** BEGIN Given data **

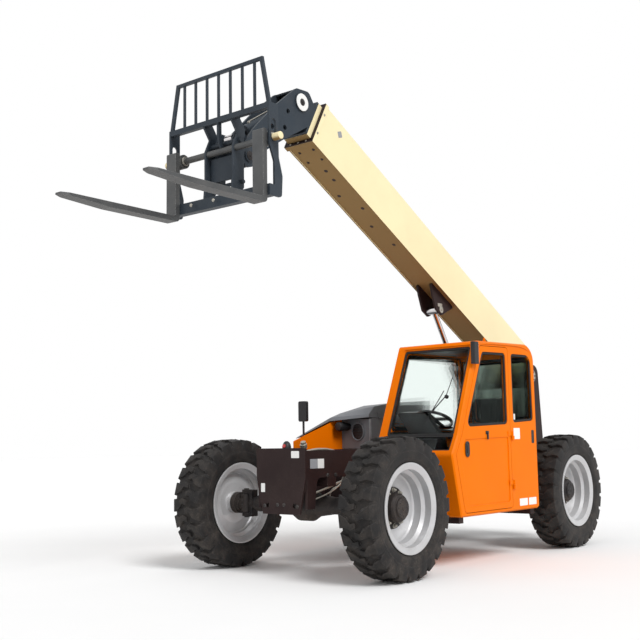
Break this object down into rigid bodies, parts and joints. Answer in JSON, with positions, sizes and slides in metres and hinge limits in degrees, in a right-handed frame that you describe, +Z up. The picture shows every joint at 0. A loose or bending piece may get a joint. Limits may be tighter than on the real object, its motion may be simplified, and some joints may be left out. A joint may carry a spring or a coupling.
{
  "type": "telehandler",
  "caption": "Four-wheel telescopic handler with a side cab, side engine hood and a raised two-section boom carrying pallet forks.",
  "frame": {"origin": "centre of the machine's bounding box at ground level", "axes": "+X forward along the machine, +Y to its left (the cab side), +Z up"},
  "size_m": [7.0699, 2.406, 4.6608],
  "materials": {
    "chassis_paint": "satin dark brown paint",
    "steel": "bare machined steel",
    "engine_iron": "painted cast iron",
    "orange_paint": "gloss orange enamel",
    "grey_plastic": "textured moulded plastic",
    "tinted_glass": "green tinted safety glass",
    "seat_cover": "black woven seat cloth",
    "black_plastic": "black moulded plastic",
    "axle_iron": "black painted casting",
    "cream_paint": "gloss cream enamel",
    "slate_paint": "satin slate blue paint",
    "rod_chrome": "hard chrome",
    "fork_steel": "worn grey forged steel",
    "tyre_rubber": "dusty black rubber",
    "silver_paint": "silver painted steel"
  },
  "bodies": {
    "chassis": {"frame": "chassis_paint", "boom_pin": "steel", "counterweight": "chassis_paint", "engine_block": "engine_iron", "engine_cover": "orange_paint", "hood_grille": "grey_plastic", "cab_frame": "orange_paint", "cab_glass": "tinted_glass", "seat": "seat_cover", "console": "black_plastic", "fuel_tank": "black_plastic", "mirrors": "black_plastic", "lamps": "black_plastic", "front_axle": "axle_iron", "rear_axle": "axle_iron"},
    "hood": {"hood_lid": "grey_plastic"},
    "door": {"door": "orange_paint", "door_glass": "tinted_glass"},
    "boom": {"outer_boom": "cream_paint", "lift_bracket": "chassis_paint"},
    "boom_inner": {"inner_boom": "cream_paint", "boom_head": "slate_paint"},
    "lift_cylinder": {"lift_barrel": "chassis_paint"},
    "lift_piston": {"lift_rod": "rod_chrome"},
    "tilt_cylinder": {"tilt_barrel": "slate_paint"},
    "tilt_piston": {"tilt_rod": "rod_chrome"},
    "carriage": {"coupler": "slate_paint", "carriage_frame": "slate_paint", "fork_shaft": "steel", "fork_left": "fork_steel", "fork_right": "fork_steel"},
    "front_steering_rod": {"front_tie_rod": "steel"},
    "rear_steering_rod": {"rear_tie_rod": "steel"},
    "knuckle_front_left": {"knuckle_front_left": "axle_iron"},
    "wheel_front_left": {"tyre_front_left": "tyre_rubber", "rim_front_left": "silver_paint"},
    "knuckle_front_right": {"knuckle_front_right": "axle_iron"},
    "wheel_front_right": {"tyre_front_right": "tyre_rubber", "rim_front_right": "silver_paint"},
    "knuckle_rear_left": {"knuckle_rear_left": "axle_iron"},
    "wheel_rear_left": {"tyre_rear_left": "tyre_rubber", "rim_rear_left": "silver_paint"},
    "knuckle_rear_right": {"knuckle_rear_right": "axle_iron"},
    "wheel_rear_right": {"tyre_rear_right": "tyre_rubber", "rim_rear_right": "silver_paint"}
  },
  "joints": [
    {"name": "boom_lift", "type": "hinge", "parent": "chassis", "child": "boom", "pos_m": [-3.065, 0, 2.02], "axis": [0, -1, 0], "range_deg": [-35, 28]},
    {"name": "boom_extend", "type": "slide", "parent": "boom", "child": "boom_inner", "axis": [0.8829, 0, 0.4695], "range_m": [0, 2]},
    {"name": "carriage_tilt", "type": "hinge", "parent": "boom_inner", "child": "carriage", "pos_m": [1.975, 0, 3.82], "axis": [0, 1, 0], "range_deg": [-42, 70]},
    {"name": "lift_cylinder_turn", "type": "hinge", "parent": "chassis", "child": "lift_cylinder", "pos_m": [-2.465, 0, 0.92], "axis": [0, -1, 0], "range_deg": [-30, 25]},
    {"name": "lift_cylinder_stroke", "type": "slide", "parent": "lift_cylinder", "child": "lift_piston", "axis": [0.5495, 0, 0.8355], "range_m": [-0.75, 0.65]},
    {"name": "tilt_cylinder_turn", "type": "hinge", "parent": "boom_inner", "child": "tilt_cylinder", "pos_m": [1.225, 0, 4.52], "axis": [0, 1, 0], "range_deg": [-3, 3]},
    {"name": "tilt_cylinder_stroke", "type": "slide", "parent": "tilt_cylinder", "child": "tilt_piston", "axis": [0.8428, 0, -0.5382], "range_m": [-0.15, 0.22]},
    {"name": "front_left_steer", "type": "hinge", "parent": "chassis", "child": "knuckle_front_left", "pos_m": [1.035, 0.8, 0.635], "axis": [0, 0, 1], "range_deg": [-35, 35]},
    {"name": "front_right_steer", "type": "hinge", "parent": "chassis", "child": "knuckle_front_right", "pos_m": [1.035, -0.8, 0.635], "axis": [0, 0, 1], "range_deg": [-35, 35]},
    {"name": "front_steering_stroke", "type": "slide", "parent": "chassis", "child": "front_steering_rod", "axis": [0, 1, 0], "range_m": [-0.115, 0.115]},
    {"name": "rear_left_steer", "type": "hinge", "parent": "chassis", "child": "knuckle_rear_left", "pos_m": [-2.345, 0.8, 0.635], "axis": [0, 0, 1], "range_deg": [-35, 35]},
    {"name": "rear_right_steer", "type": "hinge", "parent": "chassis", "child": "knuckle_rear_right", "pos_m": [-2.345, -0.8, 0.635], "axis": [0, 0, 1], "range_deg": [-35, 35]},
    {"name": "rear_steering_stroke", "type": "slide", "parent": "chassis", "child": "rear_steering_rod", "axis": [0, 1, 0], "range_m": [-0.115, 0.115]},
    {"name": "front_left_wheel", "type": "hinge", "parent": "knuckle_front_left", "child": "wheel_front_left", "pos_m": [1.035, 1.025, 0.635], "axis": [0, 1, 0], "continuous": true},
    {"name": "front_right_wheel", "type": "hinge", "parent": "knuckle_front_right", "child": "wheel_front_right", "pos_m": [1.035, -1.025, 0.635], "axis": [0, 1, 0], "continuous": true},
    {"name": "rear_left_wheel", "type": "hinge", "parent": "knuckle_rear_left", "child": "wheel_rear_left", "pos_m": [-2.345, 1.025, 0.635], "axis": [0, 1, 0], "continuous": true},
    {"name": "rear_right_wheel", "type": "hinge", "parent": "knuckle_rear_right", "child": "wheel_rear_right", "pos_m": [-2.345, -1.025, 0.635], "axis": [0, 1, 0], "continuous": true},
    {"name": "cab_door", "type": "hinge", "parent": "chassis", "child": "door", "pos_m": [-0.903, 1.162, 1.3], "axis": [0, 0, 1], "range_deg": [0, 110]},
    {"name": "hood_hinge", "type": "hinge", "parent": "chassis", "child": "hood", "pos_m": [-0.845, -0.237, 1.48], "axis": [-1, 0, 0], "range_deg": [0, 50]}
  ],
  "couplings": [
    {"joint": "lift_cylinder_turn", "follows": "boom_lift", "ratio": 0.744},
    {"joint": "lift_cylinder_stroke", "follows": "boom_lift", "m_per_rad": 1.12},
    {"joint": "tilt_cylinder_turn", "follows": "carriage_tilt", "ratio": 0.015},
    {"joint": "tilt_cylinder_stroke", "follows": "carriage_tilt", "m_per_rad": 0.159},
    {"joint": "front_right_steer", "follows": "front_left_steer", "ratio": 1},
    {"joint": "front_steering_stroke", "follows": "front_left_steer", "m_per_rad": -0.178},
    {"joint": "rear_right_steer", "follows": "rear_left_steer", "ratio": 1},
    {"joint": "rear_steering_stroke", "follows": "rear_left_steer", "m_per_rad": 0.178}
  ]
}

** END Given data **

Copy out the material above in its entirety. Every detail must match.

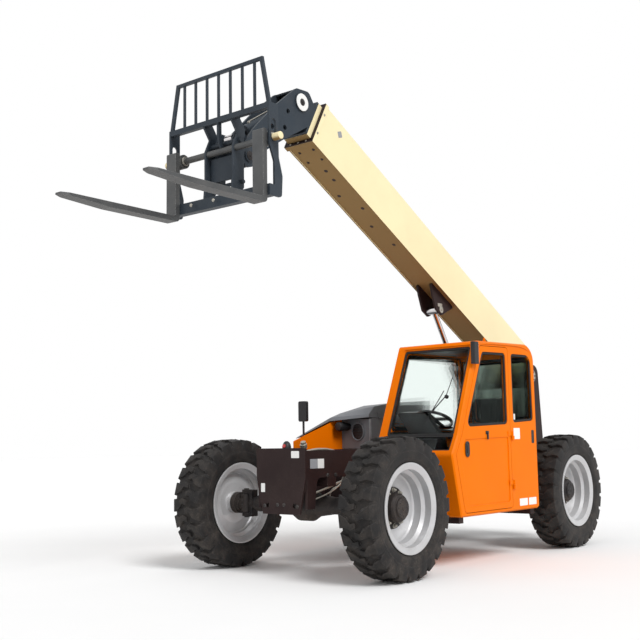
Break this object down into rigid bodies, parts and joints. Answer in JSON, with positions, sizes and slides in metres and hinge limits in degrees, in a right-handed frame that you describe, +Z up. The picture shows every joint at 0. A loose or bending piece may get a joint. Limits may be tighter than on the real object, its motion may be simplified, and some joints may be left out. A joint may carry a spring or a coupling.
{
  "type": "telehandler",
  "caption": "Four-wheel telescopic handler with a side cab, side engine hood and a raised two-section boom carrying pallet forks.",
  "frame": {"origin": "centre of the machine's bounding box at ground level", "axes": "+X forward along the machine, +Y to its left (the cab side), +Z up"},
  "size_m": [7.0699, 2.406, 4.6608],
  "materials": {
    "chassis_paint": "satin dark brown paint",
    "steel": "bare machined steel",
    "engine_iron": "painted cast iron",
    "orange_paint": "gloss orange enamel",
    "grey_plastic": "textured moulded plastic",
    "tinted_glass": "green tinted safety glass",
    "seat_cover": "black woven seat cloth",
    "black_plastic": "black moulded plastic",
    "axle_iron": "black painted casting",
    "cream_paint": "gloss cream enamel",
    "slate_paint": "satin slate blue paint",
    "rod_chrome": "hard chrome",
    "fork_steel": "worn grey forged steel",
    "tyre_rubber": "dusty black rubber",
    "silver_paint": "silver painted steel"
  },
  "bodies": {
    "chassis": {"frame": "chassis_paint", "boom_pin": "steel", "counterweight": "chassis_paint", "engine_block": "engine_iron", "engine_cover": "orange_paint", "hood_grille": "grey_plastic", "cab_frame": "orange_paint", "cab_glass": "tinted_glass", "seat": "seat_cover", "console": "black_plastic", "fuel_tank": "black_plastic", "mirrors": "black_plastic", "lamps": "black_plastic", "front_axle": "axle_iron", "rear_axle": "axle_iron"},
    "hood": {"hood_lid": "grey_plastic"},
    "door": {"door": "orange_paint", "door_glass": "tinted_glass"},
    "boom": {"outer_boom": "cream_paint", "lift_bracket": "chassis_paint"},
    "boom_inner": {"inner_boom": "cream_paint", "boom_head": "slate_paint"},
    "lift_cylinder": {"lift_barrel": "chassis_paint"},
    "lift_piston": {"lift_rod": "rod_chrome"},
    "tilt_cylinder": {"tilt_barrel": "slate_paint"},
    "tilt_piston": {"tilt_rod": "rod_chrome"},
    "carriage": {"coupler": "slate_paint", "carriage_frame": "slate_paint", "fork_shaft": "steel", "fork_left": "fork_steel", "fork_right": "fork_steel"},
    "front_steering_rod": {"front_tie_rod": "steel"},
    "rear_steering_rod": {"rear_tie_rod": "steel"},
    "knuckle_front_left": {"knuckle_front_left": "axle_iron"},
    "wheel_front_left": {"tyre_front_left": "tyre_rubber", "rim_front_left": "silver_paint"},
    "knuckle_front_right": {"knuckle_front_right": "axle_iron"},
    "wheel_front_right": {"tyre_front_right": "tyre_rubber", "rim_front_right": "silver_paint"},
    "knuckle_rear_left": {"knuckle_rear_left": "axle_iron"},
    "wheel_rear_left": {"tyre_rear_left": "tyre_rubber", "rim_rear_left": "silver_paint"},
    "knuckle_rear_right": {"knuckle_rear_right": "axle_iron"},
    "wheel_rear_right": {"tyre_rear_right": "tyre_rubber", "rim_rear_right": "silver_paint"}
  },
  "joints": [
    {"name": "boom_lift", "type": "hinge", "parent": "chassis", "child": "boom", "pos_m": [-3.065, 0, 2.02], "axis": [0, -1, 0], "range_deg": [-35, 28]},
    {"name": "boom_extend", "type": "slide", "parent": "boom", "child": "boom_inner", "axis": [0.8829, 0, 0.4695], "range_m": [0, 2]},
    {"name": "carriage_tilt", "type": "hinge", "parent": "boom_inner", "child": "carriage", "pos_m": [1.975, 0, 3.82], "axis": [0, 1, 0], "range_deg": [-42, 70]},
    {"name": "lift_cylinder_turn", "type": "hinge", "parent": "chassis", "child": "lift_cylinder", "pos_m": [-2.465, 0, 0.92], "axis": [0, -1, 0], "range_deg": [-30, 25]},
    {"name": "lift_cylinder_stroke", "type": "slide", "parent": "lift_cylinder", "child": "lift_piston", "axis": [0.5495, 0, 0.8355], "range_m": [-0.75, 0.65]},
    {"name": "tilt_cylinder_turn", "type": "hinge", "parent": "boom_inner", "child": "tilt_cylinder", "pos_m": [1.225, 0, 4.52], "axis": [0, 1, 0], "range_deg": [-3, 3]},
    {"name": "tilt_cylinder_stroke", "type": "slide", "parent": "tilt_cylinder", "child": "tilt_piston", "axis": [0.8428, 0, -0.5382], "range_m": [-0.15, 0.22]},
    {"name": "front_left_steer", "type": "hinge", "parent": "chassis", "child": "knuckle_front_left", "pos_m": [1.035, 0.8, 0.635], "axis": [0, 0, 1], "range_deg": [-35, 35]},
    {"name": "front_right_steer", "type": "hinge", "parent": "chassis", "child": "knuckle_front_right", "pos_m": [1.035, -0.8, 0.635], "axis": [0, 0, 1], "range_deg": [-35, 35]},
    {"name": "front_steering_stroke", "type": "slide", "parent": "chassis", "child": "front_steering_rod", "axis": [0, 1, 0], "range_m": [-0.115, 0.115]},
    {"name": "rear_left_steer", "type": "hinge", "parent": "chassis", "child": "knuckle_rear_left", "pos_m": [-2.345, 0.8, 0.635], "axis": [0, 0, 1], "range_deg": [-35, 35]},
    {"name": "rear_right_steer", "type": "hinge", "parent": "chassis", "child": "knuckle_rear_right", "pos_m": [-2.345, -0.8, 0.635], "axis": [0, 0, 1], "range_deg": [-35, 35]},
    {"name": "rear_steering_stroke", "type": "slide", "parent": "chassis", "child": "rear_steering_rod", "axis": [0, 1, 0], "range_m": [-0.115, 0.115]},
    {"name": "front_left_wheel", "type": "hinge", "parent": "knuckle_front_left", "child": "wheel_front_left", "pos_m": [1.035, 1.025, 0.635], "axis": [0, 1, 0], "continuous": true},
    {"name": "front_right_wheel", "type": "hinge", "parent": "knuckle_front_right", "child": "wheel_front_right", "pos_m": [1.035, -1.025, 0.635], "axis": [0, 1, 0], "continuous": true},
    {"name": "rear_left_wheel", "type": "hinge", "parent": "knuckle_rear_left", "child": "wheel_rear_left", "pos_m": [-2.345, 1.025, 0.635], "axis": [0, 1, 0], "continuous": true},
    {"name": "rear_right_wheel", "type": "hinge", "parent": "knuckle_rear_right", "child": "wheel_rear_right", "pos_m": [-2.345, -1.025, 0.635], "axis": [0, 1, 0], "continuous": true},
    {"name": "cab_door", "type": "hinge", "parent": "chassis", "child": "door", "pos_m": [-0.903, 1.162, 1.3], "axis": [0, 0, 1], "range_deg": [0, 110]},
    {"name": "hood_hinge", "type": "hinge", "parent": "chassis", "child": "hood", "pos_m": [-0.845, -0.237, 1.48], "axis": [-1, 0, 0], "range_deg": [0, 50]}
  ],
  "couplings": [
    {"joint": "lift_cylinder_turn", "follows": "boom_lift", "ratio": 0.744},
    {"joint": "lift_cylinder_stroke", "follows": "boom_lift", "m_per_rad": 1.12},
    {"joint": "tilt_cylinder_turn", "follows": "carriage_tilt", "ratio": 0.015},
    {"joint": "tilt_cylinder_stroke", "follows": "carriage_tilt", "m_per_rad": 0.159},
    {"joint": "front_right_steer", "follows": "front_left_steer", "ratio": 1},
    {"joint": "front_steering_stroke", "follows": "front_left_steer", "m_per_rad": -0.178},
    {"joint": "rear_right_steer", "follows": "rear_left_steer", "ratio": 1},
    {"joint": "rear_steering_stroke", "follows": "rear_left_steer", "m_per_rad": 0.178}
  ]
}